The introduction of a level 3 fine seems proportionate, but I implore the Minister to use a degree of flexibility. As circumstances change, things might need to become a bit more severe. I hope not. I hope that the Bill will lead to a sea change in the environment we have seen hitherto. The fact that we have put obstruction of the regulator on a statutory footing will reinforce that.
I fully support the clauses and wish them well.
I am grateful to my hon. Friend the Member for West Bromwich West and concur with his sentiment that we must ensure that the Building Safety Regulator has the flexibility to do its job properly and the enforcement powers to ensure that all players across the in-scope sector recognise the importance and veracity of those powers.
As we move through the Committee’s deliberations we may disagree on matters of scope, but I hope that as we build the Bill—clause by clause and schedule by schedule—the House, of which this Committee forms a part, and the sector will recognise the powers that we are creating for the Building Safety Regulator and the importance of the law.
The hon. Member for Weaver Vale asked a couple of questions about clauses 21 and 22. He will know—he has heard me say it before in this Committee—that it is the responsibility of the Building Safety Regulator to build multidisciplinary teams that include local authority resources, fire and rescue service resources and those of others. We believe that the duty on them to co-operate will ensure the right level and that the right skills and expertise are available to the regulator.
We are working closely with the Health and Safety Executive to identify appropriate training arrangements for authorised officers. The powers available to authorised officers are very similar to existing powers available to local authority building control, the HSE and so on. We do not believe that new and further training and skills will be required, but I take on board the hon. Gentleman’s point about training.
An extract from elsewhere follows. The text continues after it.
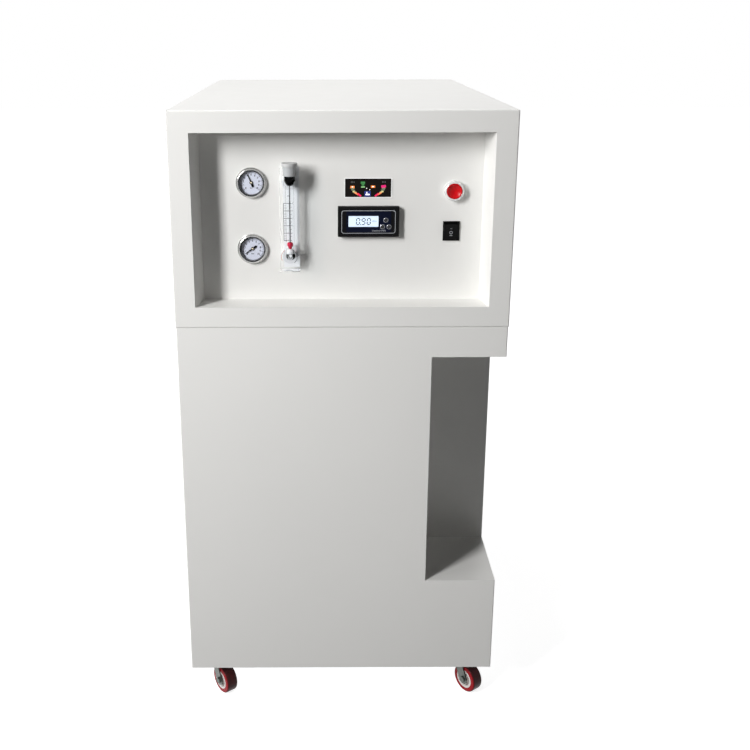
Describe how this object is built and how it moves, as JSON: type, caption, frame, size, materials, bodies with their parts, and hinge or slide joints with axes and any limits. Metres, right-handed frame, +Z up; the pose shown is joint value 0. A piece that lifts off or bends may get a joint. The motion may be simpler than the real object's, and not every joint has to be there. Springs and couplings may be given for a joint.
{
  "type": "ultrapure water system",
  "caption": "Floor-standing water purifier: folded steel cabinet on swivel casters, with a recessed instrument panel, a flowmeter and a corner niche.",
  "frame": {"origin": "on the floor, under the middle of the cabinet", "axes": "+X to the right seen from the front, +Y from the front to the back, +Z up"},
  "size_m": [0.525, 0.8, 1.03],
  "materials": {
    "painted_sheet": "satin powder coat, off-white",
    "zinc_steel": "zinc plated",
    "stainless": "polished",
    "chrome_ring": "bright chrome",
    "dial_white": "printed white dial",
    "clear_lens": "clear",
    "pointer_black": "black enamel",
    "acrylic": "clear acrylic",
    "grey_plastic": "moulded",
    "black_plastic": "moulded, fine texture",
    "black_gloss": "glossy",
    "red_gloss": "glossy red",
    "display": "backlit display",
    "key_silver": "silver keys",
    "hub_white": "moulded",
    "tyre_red": "red polyurethane",
    "blue_plastic": "moulded",
    "white_plastic": "moulded",
    "filter_media": "wound fibre",
    "cast_alloy": "painted casting",
    "rubber": "moulded",
    "supply_case": "folded sheet"
  },
  "bodies": {
    "cabinet": {"base_pan": "zinc_steel", "booster_pump": "cast_alloy", "button_contact_block": "black_plastic", "button_ring": "chrome_ring", "caster_bolts": "zinc_steel", "caster_plates": "zinc_steel", "control_panel": "painted_sheet", "filter_bracket": "zinc_steel", "filter_cartridges": "filter_media", "filter_heads": "blue_plastic", "filter_sumps": "white_plastic", "flow_body": "acrylic", "flow_guide_rod": "stainless", "flow_plug": "grey_plastic", "flow_ports": "grey_plastic", "flow_stops": "black_plastic", "front_frame": "painted_sheet", "gauge_cases": "stainless", "gauge_dials": "dial_white", "gauge_lenses": "clear_lens", "indicator_housing": "black_plastic", "indicator_window": "black_gloss", "lower_rear_panel": "painted_sheet", "lower_shell": "painted_sheet", "mains_inlet": "black_plastic", "membrane_housings": "white_plastic", "membrane_saddles": "white_plastic", "meter_display": "display", "meter_housing": "black_plastic", "niche_liner": "painted_sheet", "polishing_columns": "white_plastic", "power_supply": "supply_case", "pump_feet": "rubber", "rear_ports": "grey_plastic", "rear_screws": "zinc_steel", "solenoid_valves": "white_plastic", "switch_body": "black_plastic", "upper_cover": "painted_sheet", "upper_floor_plate": "zinc_steel", "upper_rear_panel": "painted_sheet"},
    "push_button": {"button_cap": "red_gloss"},
    "rocker": {"switch_rocker": "black_gloss"},
    "pointer_upper": {"gauge_pointer_upper": "pointer_black"},
    "pointer_lower": {"gauge_pointer_lower": "pointer_black"},
    "float": {"flow_float": "red_gloss"},
    "key_1": {"meter_key_1": "key_silver"},
    "key_2": {"meter_key_2": "key_silver"},
    "key_3": {"meter_key_3": "key_silver"},
    "caster_1": {"caster_fork_1": "zinc_steel"},
    "wheel_1": {"caster_hub_1": "hub_white", "caster_tyre_1": "tyre_red"},
    "caster_2": {"caster_fork_2": "zinc_steel"},
    "wheel_2": {"caster_hub_2": "hub_white", "caster_tyre_2": "tyre_red"},
    "caster_3": {"caster_fork_3": "zinc_steel"},
    "wheel_3": {"caster_hub_3": "hub_white", "caster_tyre_3": "tyre_red"},
    "caster_4": {"caster_fork_4": "zinc_steel"},
    "wheel_4": {"caster_hub_4": "hub_white", "caster_tyre_4": "tyre_red"}
  },
  "joints": [
    {"name": "caster_1_swivel", "type": "hinge", "parent": "cabinet", "child": "caster_1", "pos_m": [-0.218, -0.35, 0.067], "axis": [0, 0, 1], "continuous": true},
    {"name": "wheel_1_spin", "type": "hinge", "parent": "caster_1", "child": "wheel_1", "pos_m": [-0.20717, -0.36438, 0.025], "axis": [0.7986, 0.6018, 0], "continuous": true},
    {"name": "caster_2_swivel", "type": "hinge", "parent": "cabinet", "child": "caster_2", "pos_m": [0.218, -0.35, 0.067], "axis": [0, 0, 1], "continuous": true},
    {"name": "wheel_2_spin", "type": "hinge", "parent": "caster_2", "child": "wheel_2", "pos_m": [0.22883, -0.36438, 0.025], "axis": [0.7986, 0.6018, 0], "continuous": true},
    {"name": "caster_3_swivel", "type": "hinge", "parent": "cabinet", "child": "caster_3", "pos_m": [-0.218, 0.32, 0.067], "axis": [0, 0, 1], "continuous": true},
    {"name": "wheel_3_spin", "type": "hinge", "parent": "caster_3", "child": "wheel_3", "pos_m": [-0.20717, 0.30562, 0.025], "axis": [0.7986, 0.6018, 0], "continuous": true},
    {"name": "caster_4_swivel", "type": "hinge", "parent": "cabinet", "child": "caster_4", "pos_m": [0.218, 0.32, 0.067], "axis": [0, 0, 1], "continuous": true},
    {"name": "wheel_4_spin", "type": "hinge", "parent": "caster_4", "child": "wheel_4", "pos_m": [0.22883, 0.30562, 0.025], "axis": [0.7986, 0.6018, 0], "continuous": true},
    {"name": "button_press", "type": "slide", "parent": "cabinet", "child": "push_button", "axis": [0, 1, 0], "range_m": [0, 0.004], "stiffness_N_per_m": 300, "springref_m": -0.006},
    {"name": "rocker_tip", "type": "hinge", "parent": "cabinet", "child": "rocker", "pos_m": [0.1726, -0.349, 0.838], "axis": [-1, 0, 0], "range_deg": [0, 20]},
    {"name": "key_1_press", "type": "slide", "parent": "cabinet", "child": "key_1", "axis": [0, 1, 0], "range_m": [0, 0.0008], "stiffness_N_per_m": 400, "springref_m": -0.0015},
    {"name": "key_2_press", "type": "slide", "parent": "cabinet", "child": "key_2", "axis": [0, 1, 0], "range_m": [0, 0.0008], "stiffness_N_per_m": 400, "springref_m": -0.0015},
    {"name": "key_3_press", "type": "slide", "parent": "cabinet", "child": "key_3", "axis": [0, 1, 0], "range_m": [0, 0.0008], "stiffness_N_per_m": 400, "springref_m": -0.0015},
    {"name": "pointer_upper_sweep", "type": "hinge", "parent": "cabinet", "child": "pointer_upper", "pos_m": [-0.141, -0.35, 0.915], "axis": [0, 1, 0], "range_deg": [-112, 158], "stiffness_Nm_per_rad": 0.0002},
    {"name": "pointer_lower_sweep", "type": "hinge", "parent": "cabinet", "child": "pointer_lower", "pos_m": [-0.141, -0.35, 0.81], "axis": [0, 1, 0], "range_deg": [-10, 260], "stiffness_Nm_per_rad": 0.0002},
    {"name": "float_rise", "type": "slide", "parent": "cabinet", "child": "float", "axis": [0, 0, 1], "range_m": [0, 0.088]}
  ]
}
The hon. Gentleman mentioned enforcement and penalties. We believe we have struck the right balance in the penalties that apply to the obstruction or impersonation of an authorised officer of the Building Safety Regulator. If he rereads the explanatory notes, he will see that impersonation of an enforcement officer acting on behalf of the Building Safety Regulator is subject to a fine not of £1,000, but to an unlimited fine. If someone were to obstruct the regulator or an enforcement officer, the fine is £1,000. We have created that differentiation because we want to make it clear that impersonating an enforcement officer is a much more grave offence than obstructing an officer, even though that is an important offence in itself.
I am interested in the point that the Minister is making and in how the penalties for obstructing and impersonating compare with those for obstructing and impersonating other officials.
I am grateful to my hon. Friend for asking that question. For example, if an authorised officer of the Building Safety Regulator is obstructed, a level 3 fine of £1,000 may be levied. That compares with a similar fine for obstructing a police officer. However, given the nature of policing, the warrants held by police officers and the threats and difficulties that police forces can sometimes encounter, it is also possible for one month’s imprisonment to be imposed on an obstructer of a police officer. We have tried to make sure that the penalties are proportionate, and I trust that the Committee will agree that they are.
Having said that, I trust the Committee will see that clause 21 and schedule 2 enable the Building Safety Regulator to carry out its functions effectively, drawing on the expertise and involvement of local authorities and fire and rescue services. Clause 22, which we have just debated, enables the punishment of those who seek to obstruct or impersonate authorised officers, and I hope that the Committee will agree that these are good and proportionate clauses. I commend them to the Committee.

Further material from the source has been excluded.